Our latest monthly investment update for November 2021 looks at how the global investment markets, economy, and commodities perform.
The FTSE 100 index of leading UK company shares closed at the end of October at 7,237.57 points, up 151.15 points or 2.13% during the month.
European stock markets slipped back slightly at the end of October, despite delivering a positive month and reaching 20-month highs earlier in the week.
Activity in the private sector grew strongly in the quarter to October, with good business and professional services performance. The latest growth indicator from the Confederation of British Industry (CBI) reported above-average growth for a sixth consecutive survey, despite the ongoing supply chain challenges and labour shortages.
Consumer services growth rose to 24% from 6%, and manufacturing output rose to 16% from 15%. Distribution sales grew from 29% to 32%. Private sector activity is forecast to continue its current level of growth over the next three months.
Car production in the UK fell by 41.5% on a year-on-year basis in September due to the supply chain crisis and a global shortage of microprocessor chips. The latest figures from the Society of Motor Manufacturers and Traders (SMMT) reported 67.169 units leaving the factory gates in September, the third successive month of output decline.
At the G20 summit in Rome, world leaders approved a historic global tax agreement, leading to a minimum corporate tax rate of 15%. The tax deal, initially proposed by the US, will be enforced by 2023.
US Treasury Secretary Janet Yellen called the historic tax agreement a “critical moment” for the global economy, saying it would “end the damaging race to the bottom on corporate taxation.”
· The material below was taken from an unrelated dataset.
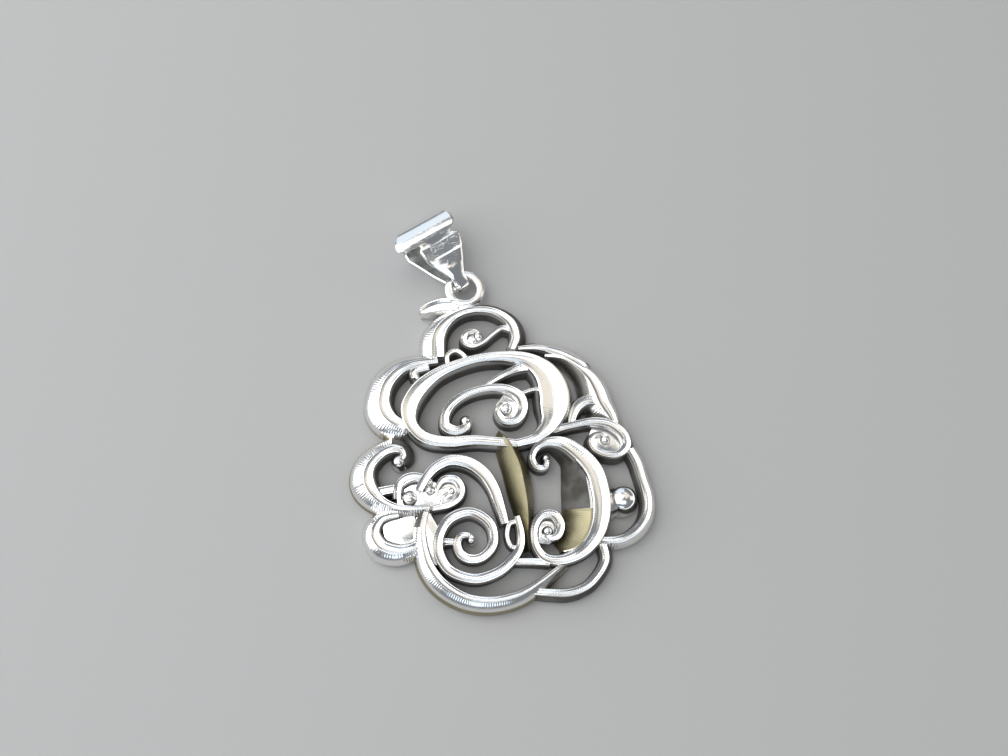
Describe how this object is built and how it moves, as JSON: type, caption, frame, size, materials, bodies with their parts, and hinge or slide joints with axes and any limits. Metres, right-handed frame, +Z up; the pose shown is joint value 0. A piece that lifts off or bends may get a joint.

World leaders are heading straight from Rome to Glasgow to attend the United Nations COP26 climate summit. Climate activist Greta Thunberg has called on banks to “stop funding our destruction,” demanding that the banking sector stop funding fossil fuel projects.
Markets saw a positive start in November, with investors watching COP26 closely, despite a mixed picture for Chinese manufacturing activity in October.
For October, China’s Purchasing Managers’ Index (PMI) was 49.2, with an index level below 50 indicating a decline. It was the second consecutive month of manufacturing activity decline in China, after a PMI reading of 49.6 in September.
Investors anticipate a busy week of corporate earnings, policy decisions from the Federal Reserve meeting, and the October jobs report in the US. The US Federal Reserve is expected to start tightening monetary policy this week by tapering its quantitative easing asset purchase programme.
The Bank of England’s Monetary Policy Committee meets this week, with speculation mounting that they will vote to hike interest rates. Policymakers are seeking to contain rising price inflation by increasing the cost of borrowing.
Financial markets are pricing in an interest rate rise to above 1% by the end of next year, which would represent the highest Bank Rate since 2009. An initial interest rate rise of 0.15% is expected on Thursday, taking rates to 0.25%.
Price inflation in the UK slowed slightly in the year to September, despite ongoing pressure on household spending from rising petrol prices and good shortages.
The Consumer Prices Index (CPI) measure of price inflation fell from 3.2% to 3.1%, still above the Bank of England target at 2%. Petrol prices soared to reach their highest level in eight years, with higher food, drink, second-hand cars, and air travel prices.
During the Budget at the end of October, the independent Office for Budget Responsibility (OBR) forecast that the recent housing market boom will end. Still, property prices are forecast to continue rising in each of the next five years.
The OBR is forecasting house price rises of 8.6% this year, followed by 3.2% in 2022, 0.9% in 2023, 1.9% in 2024, 2.9% in 2025, and 3.5% in 2026. Longer-term house price forecasts are notoriously unreliable.
Global oil prices dipped at the start of November, following a release of reserves in China which eased concerns about tight global supply. Benchmark Brent crude futures fell 0.6% to $83.26 a barrel.
The benchmark 10-year government bond (gilt) yield rose slightly during October, reaching 1.08% at the start of November but remaining very low by historical standards.